## GIVEN PROBLEM
Output the material beneath exactly, leaving nothing out.

## SOURCE MATERIAL

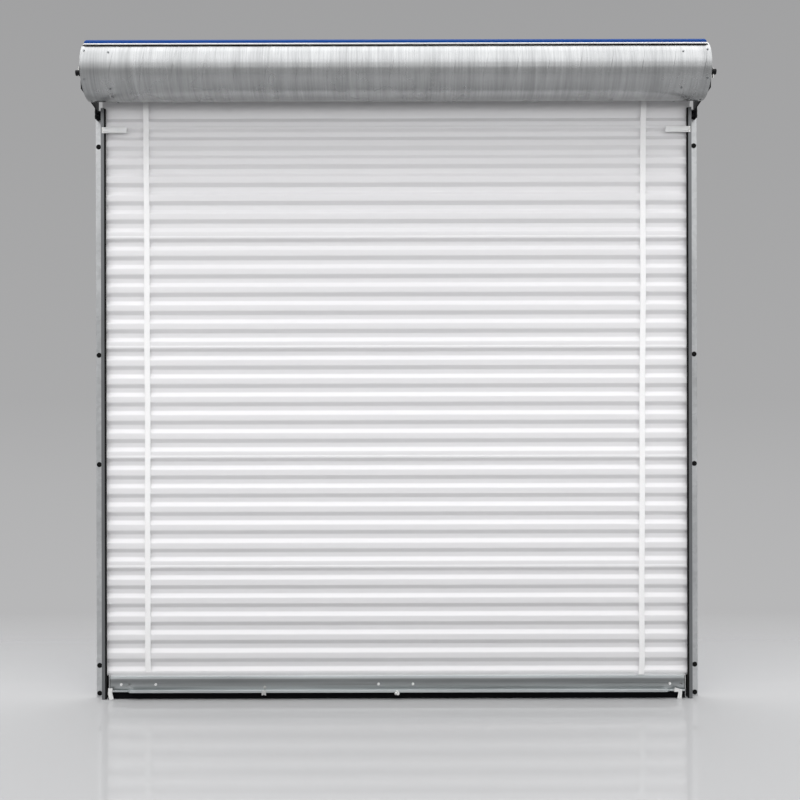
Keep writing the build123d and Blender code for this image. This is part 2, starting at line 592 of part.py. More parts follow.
def winding_wheel(side):
    """Wheel that takes the turning end of a spring, with a nose inside its coils."""
    x = side * WINDING_WHEEL_X
    face = side * (WINDING_WHEEL_X - WHEEL_HUB_LENGTH / 2)
    low, high = sorted((face, face - side * SPRING_NOSE_LENGTH))
    nose = rod_x(low, high, AXLE_FROM_WALL, AXLE_Z, SPRING_NOSE_RADIUS)
    nose -= rod_x(low - OVERRUN, high + OVERRUN, AXLE_FROM_WALL, AXLE_Z, WINDING_BORE_RADIUS)
    return wheel(x, WINDING_BORE_RADIUS, WINDING_SCREW_ANGLES) + nose


def bearing(x):
    """Sealed bearing in a drum wheel, with the groove of its seal on each face."""
    low, high = x - BEARING_WIDTH / 2, x + BEARING_WIDTH / 2
    body = rod_x(low, high, AXLE_FROM_WALL, AXLE_Z, BEARING_RADIUS)
    body -= rod_x(low - OVERRUN, high + OVERRUN, AXLE_FROM_WALL, AXLE_Z, AXLE_RADIUS + FIT_CLEARANCE)
    groove_outer = BEARING_RADIUS - BEARING_GROOVE_MARGIN
    groove_inner = AXLE_RADIUS + FIT_CLEARANCE + BEARING_GROOVE_MARGIN
    for face, inward in ((low, 1), (high, -1)):
        depth = face + inward * BEARING_GROOVE_DEPTH
        groove = rod_x(face, depth, AXLE_FROM_WALL, AXLE_Z, groove_outer)
        groove -= rod_x(face - OVERRUN, face + OVERRUN, AXLE_FROM_WALL, AXLE_Z, groove_inner)
        body -= groove
    return body


def spring(side):
    """Torsion spring around the axle, wound between its anchor and the winding wheel."""
    start = at(side * SPRING_START_X, AXLE_FROM_WALL, AXLE_Z)
    path = Helix(SPRING_PITCH, SPRING_LENGTH, SPRING_MEAN_RADIUS, center=start,
                 direction=(-side, 0, 0), lefthand=side < 0)
    section = Plane(origin=path @ 0, z_dir=path % 0) * Circle(SPRING_WIRE_RADIUS)
    return sweep(section, path=path, is_frenet=True)


def spring_anchor(side):
    """Collar and nose fixed to the axle, which hold the still end of a spring."""
    face = side * (SPRING_END_X - SPRING_WIRE_RADIUS - SPRING_END_GAP)
    low, high = sorted((face, face - side * ANCHOR_COLLAR_WIDTH))
    body = rod_x(low, high, AXLE_FROM_WALL, AXLE_Z, ANCHOR_COLLAR_RADIUS)
    nose_low, nose_high = sorted((face, face + side * SPRING_NOSE_LENGTH))
    body += rod_x(nose_low, nose_high, AXLE_FROM_WALL, AXLE_Z, SPRING_NOSE_RADIUS)
    body -= rod_x(low - SPRING_LENGTH, high + SPRING_LENGTH, AXLE_FROM_WALL, AXLE_Z,
                  AXLE_RADIUS + FIT_CLEARANCE / 2)
    return body - set_screw_hole((low + high) / 2, ANCHOR_COLLAR_RADIUS)


def anchor_set_screw(side):
    """Set screw of a spring anchor."""
    face = side * (SPRING_END_X - SPRING_WIRE_RADIUS - SPRING_END_GAP)
    return set_screw(face - side * ANCHOR_COLLAR_WIDTH / 2, ANCHOR_COLLAR_RADIUS)


def wrap_stations():
    """Angle and height over the valley where the wrapped sheet changes direction."""
    degrees = 180 / math.pi / WRAP_MEAN_RADIUS
    steps = [(CREST_HEIGHT, 1), (SLOPE_HEIGHT, 0), (VALLEY_HEIGHT, 0), (SLOPE_HEIGHT, 1)]
    stations = [(WRAP_FRONT_ANGLE, 1)]
    index = 0
    while stations[-1][0] < WRAP_REAR_ANGLE:
        length, level = steps[index % len(steps)]
        angle = min(stations[-1][0] + length * degrees, WRAP_REAR_ANGLE)
        stations.append((angle, level))
        index += 1
    return stations


def around(x, angle, radius):
    """A point around the axle, at an angle above the front."""
    turn = math.radians(angle)
    return Vector(x, AXLE_Y - radius * math.cos(turn), AXLE_Z + radius * math.sin(turn))


def wrap_edges(x, inset):
    """Edges of one face of the wrapped sheet, a distance inside its outer face."""
    edges = []
    stations = wrap_stations()
    for (angle, level), (next_angle, next_level) in zip(stations, stations[1:]):
        lift = WAVE_DEPTH - SHEET_THICKNESS
        radius = WRAP_INNER_RADIUS + SHEET_THICKNESS + level * lift - inset
        next_radius = WRAP_INNER_RADIUS + SHEET_THICKNESS + next_level * lift - inset
        start = around(x, angle, radius)
        end = around(x, next_angle, next_radius)
        if level == next_level:
            middle = around(x, (angle + next_angle) / 2, radius)
            edges.append(Edge.make_three_point_arc(start, middle, end))
        else:
            edges.append(Edge.make_line(start, end))
    return edges


def curtain_wrap():
    """The end of the curtain that stays on the barrel when the door is closed."""
    outer = wrap_edges(-CURTAIN_HALF_WIDTH, 0)
    inner = wrap_edges(-CURTAIN_HALF_WIDTH, SHEET_THICKNESS)
    front = Edge.make_line(inner[0] @ 0, outer[0] @ 0)
    rear = Edge.make_line(outer[-1] @ 1, inner[-1] @ 1)
    outline = Wire([*outer, rear, *inner, front])
    body = Solid.extrude(Face(outline), Vector(2 * CURTAIN_HALF_WIDTH, 0, 0))
    for x in clamp_screw_places():
        body -= screw_cut(x, first_valley())
    return body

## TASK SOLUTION
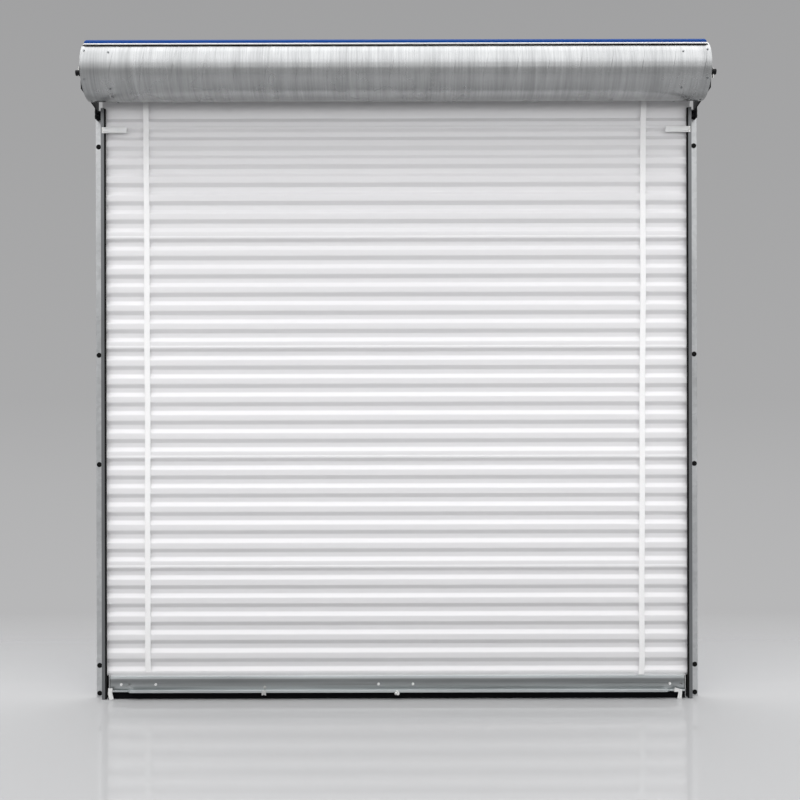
Keep writing the build123d and Blender code for this image. This is part 2, starting at line 592 of part.py. More parts follow.
def winding_wheel(side):
    """Wheel that takes the turning end of a spring, with a nose inside its coils."""
    x = side * WINDING_WHEEL_X
    face = side * (WINDING_WHEEL_X - WHEEL_HUB_LENGTH / 2)
    low, high = sorted((face, face - side * SPRING_NOSE_LENGTH))
    nose = rod_x(low, high, AXLE_FROM_WALL, AXLE_Z, SPRING_NOSE_RADIUS)
    nose -= rod_x(low - OVERRUN, high + OVERRUN, AXLE_FROM_WALL, AXLE_Z, WINDING_BORE_RADIUS)
    return wheel(x, WINDING_BORE_RADIUS, WINDING_SCREW_ANGLES) + nose


def bearing(x):
    """Sealed bearing in a drum wheel, with the groove of its seal on each face."""
    low, high = x - BEARING_WIDTH / 2, x + BEARING_WIDTH / 2
    body = rod_x(low, high, AXLE_FROM_WALL, AXLE_Z, BEARING_RADIUS)
    body -= rod_x(low - OVERRUN, high + OVERRUN, AXLE_FROM_WALL, AXLE_Z, AXLE_RADIUS + FIT_CLEARANCE)
    groove_outer = BEARING_RADIUS - BEARING_GROOVE_MARGIN
    groove_inner = AXLE_RADIUS + FIT_CLEARANCE + BEARING_GROOVE_MARGIN
    for face, inward in ((low, 1), (high, -1)):
        depth = face + inward * BEARING_GROOVE_DEPTH
        groove = rod_x(face, depth, AXLE_FROM_WALL, AXLE_Z, groove_outer)
        groove -= rod_x(face - OVERRUN, face + OVERRUN, AXLE_FROM_WALL, AXLE_Z, groove_inner)
        body -= groove
    return body


def spring(side):
    """Torsion spring around the axle, wound between its anchor and the winding wheel."""
    start = at(side * SPRING_START_X, AXLE_FROM_WALL, AXLE_Z)
    path = Helix(SPRING_PITCH, SPRING_LENGTH, SPRING_MEAN_RADIUS, center=start,
                 direction=(-side, 0, 0), lefthand=side < 0)
    section = Plane(origin=path @ 0, z_dir=path % 0) * Circle(SPRING_WIRE_RADIUS)
    return sweep(section, path=path, is_frenet=True)


def spring_anchor(side):
    """Collar and nose fixed to the axle, which hold the still end of a spring."""
    face = side * (SPRING_END_X - SPRING_WIRE_RADIUS - SPRING_END_GAP)
    low, high = sorted((face, face - side * ANCHOR_COLLAR_WIDTH))
    body = rod_x(low, high, AXLE_FROM_WALL, AXLE_Z, ANCHOR_COLLAR_RADIUS)
    nose_low, nose_high = sorted((face, face + side * SPRING_NOSE_LENGTH))
    body += rod_x(nose_low, nose_high, AXLE_FROM_WALL, AXLE_Z, SPRING_NOSE_RADIUS)
    body -= rod_x(low - SPRING_LENGTH, high + SPRING_LENGTH, AXLE_FROM_WALL, AXLE_Z,
                  AXLE_RADIUS + FIT_CLEARANCE / 2)
    return body - set_screw_hole((low + high) / 2, ANCHOR_COLLAR_RADIUS)


def anchor_set_screw(side):
    """Set screw of a spring anchor."""
    face = side * (SPRING_END_X - SPRING_WIRE_RADIUS - SPRING_END_GAP)
    return set_screw(face - side * ANCHOR_COLLAR_WIDTH / 2, ANCHOR_COLLAR_RADIUS)


def wrap_stations():
    """Angle and height over the valley where the wrapped sheet changes direction."""
    degrees = 180 / math.pi / WRAP_MEAN_RADIUS
    steps = [(CREST_HEIGHT, 1), (SLOPE_HEIGHT, 0), (VALLEY_HEIGHT, 0), (SLOPE_HEIGHT, 1)]
    stations = [(WRAP_FRONT_ANGLE, 1)]
    index = 0
    while stations[-1][0] < WRAP_REAR_ANGLE:
        length, level = steps[index % len(steps)]
        angle = min(stations[-1][0] + length * degrees, WRAP_REAR_ANGLE)
        stations.append((angle, level))
        index += 1
    return stations


def around(x, angle, radius):
    """A point around the axle, at an angle above the front."""
    turn = math.radians(angle)
    return Vector(x, AXLE_Y - radius * math.cos(turn), AXLE_Z + radius * math.sin(turn))


def wrap_edges(x, inset):
    """Edges of one face of the wrapped sheet, a distance inside its outer face."""
    edges = []
    stations = wrap_stations()
    for (angle, level), (next_angle, next_level) in zip(stations, stations[1:]):
        lift = WAVE_DEPTH - SHEET_THICKNESS
        radius = WRAP_INNER_RADIUS + SHEET_THICKNESS + level * lift - inset
        next_radius = WRAP_INNER_RADIUS + SHEET_THICKNESS + next_level * lift - inset
        start = around(x, angle, radius)
        end = around(x, next_angle, next_radius)
        if level == next_level:
            middle = around(x, (angle + next_angle) / 2, radius)
            edges.append(Edge.make_three_point_arc(start, middle, end))
        else:
            edges.append(Edge.make_line(start, end))
    return edges


def curtain_wrap():
    """The end of the curtain that stays on the barrel when the door is closed."""
    outer = wrap_edges(-CURTAIN_HALF_WIDTH, 0)
    inner = wrap_edges(-CURTAIN_HALF_WIDTH, SHEET_THICKNESS)
    front = Edge.make_line(inner[0] @ 0, outer[0] @ 0)
    rear = Edge.make_line(outer[-1] @ 1, inner[-1] @ 1)
    outline = Wire([*outer, rear, *inner, front])
    body = Solid.extrude(Face(outline), Vector(2 * CURTAIN_HALF_WIDTH, 0, 0))
    for x in clamp_screw_places():
        body -= screw_cut(x, first_valley())
    return body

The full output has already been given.